You're doing it. You're a shark boxer. Wow. And my question is about something that I discovered when I moved to California that a lot of people do around here, which we don't do so much in Britain, which is psychotherapy, where people sit and talk, talk a lot about, you know, if you thought that that was a healthy thing, or if that was indulging one's manners? Well, that's an interesting question. Could you guys hear him? Yeah. Yeah, that's a very good question. Now, you know, I'm prejudiced because I just retired as a psychologist. I kind of asked the wrong guy. But I did tell Mel that I limit my doksan to 30 minutes max, because in doksan, a lot of stuff.

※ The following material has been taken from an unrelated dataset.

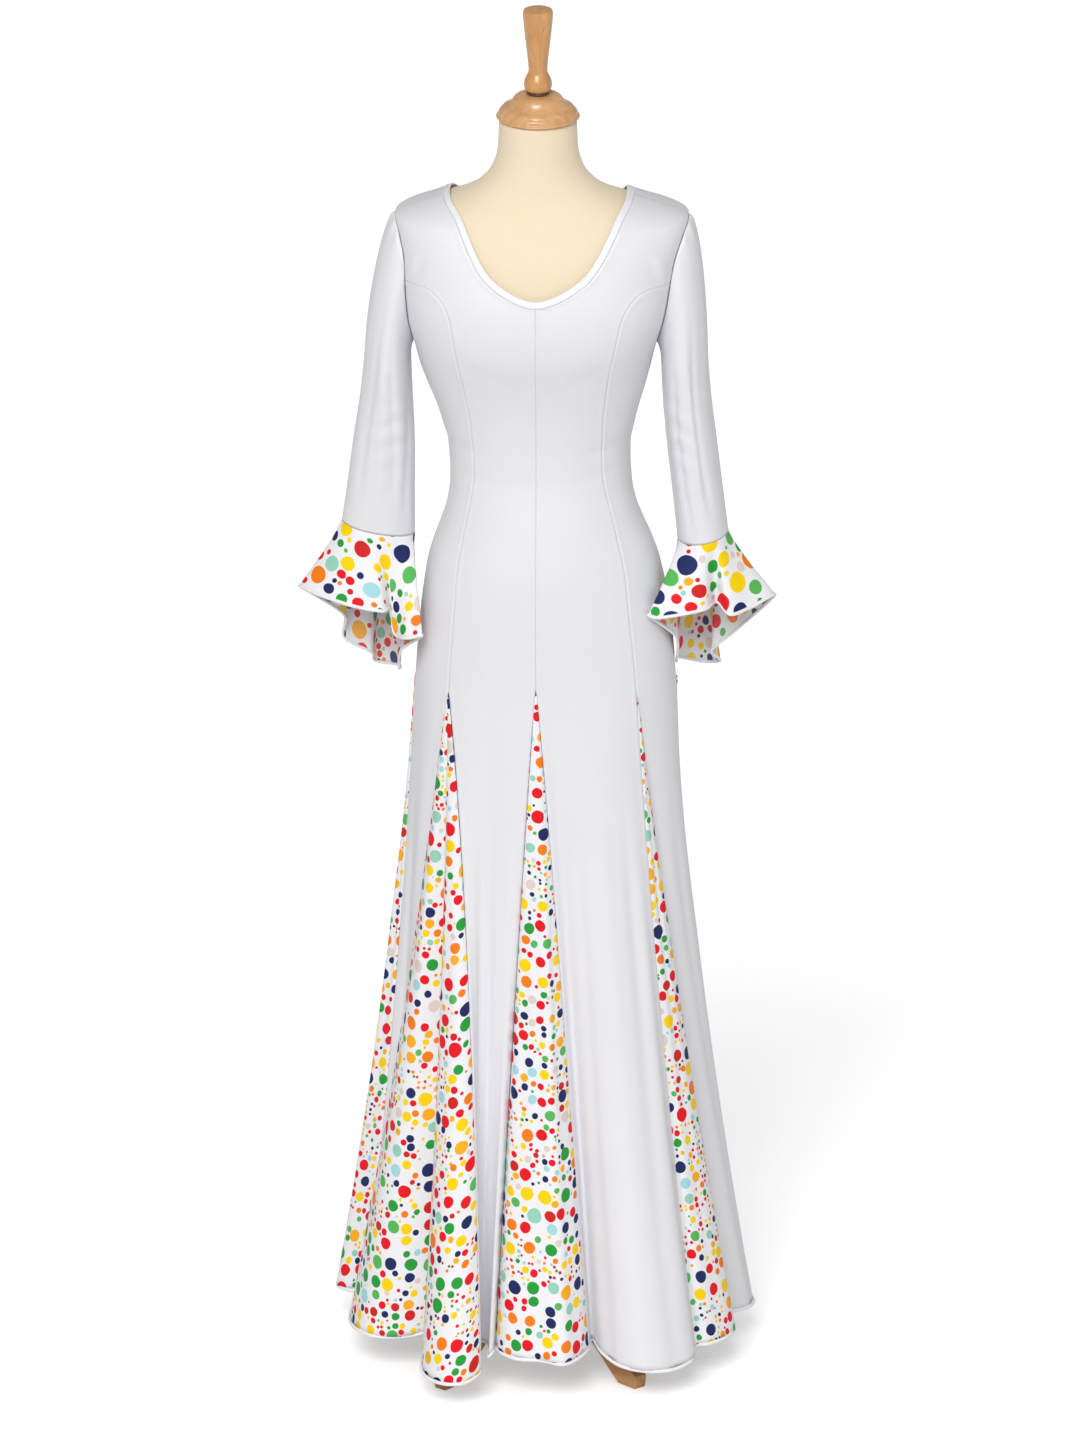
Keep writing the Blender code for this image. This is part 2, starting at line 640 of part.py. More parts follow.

I want to help people come back to just this, to being with just this.

[53:12]

I want to encourage them. So I don't want to get into talking too much about their movies because then they get all revved up and get caught by the movie. But there is a place for therapy. And often my You know, because I think there's definitely a place for that. Because often, people get discouraged by the negativity of their movies, and get just caught by them, and they need a therapist to help them, sort of, sit, practice asana, so they can just be here, and talk with a therapist, lover or something. That's cool stuff, I'm just not going to do that as a Zen teacher. Does that make sense to you?

[54:14]

I appreciate it. I guess that's the second question. Alright, thank you.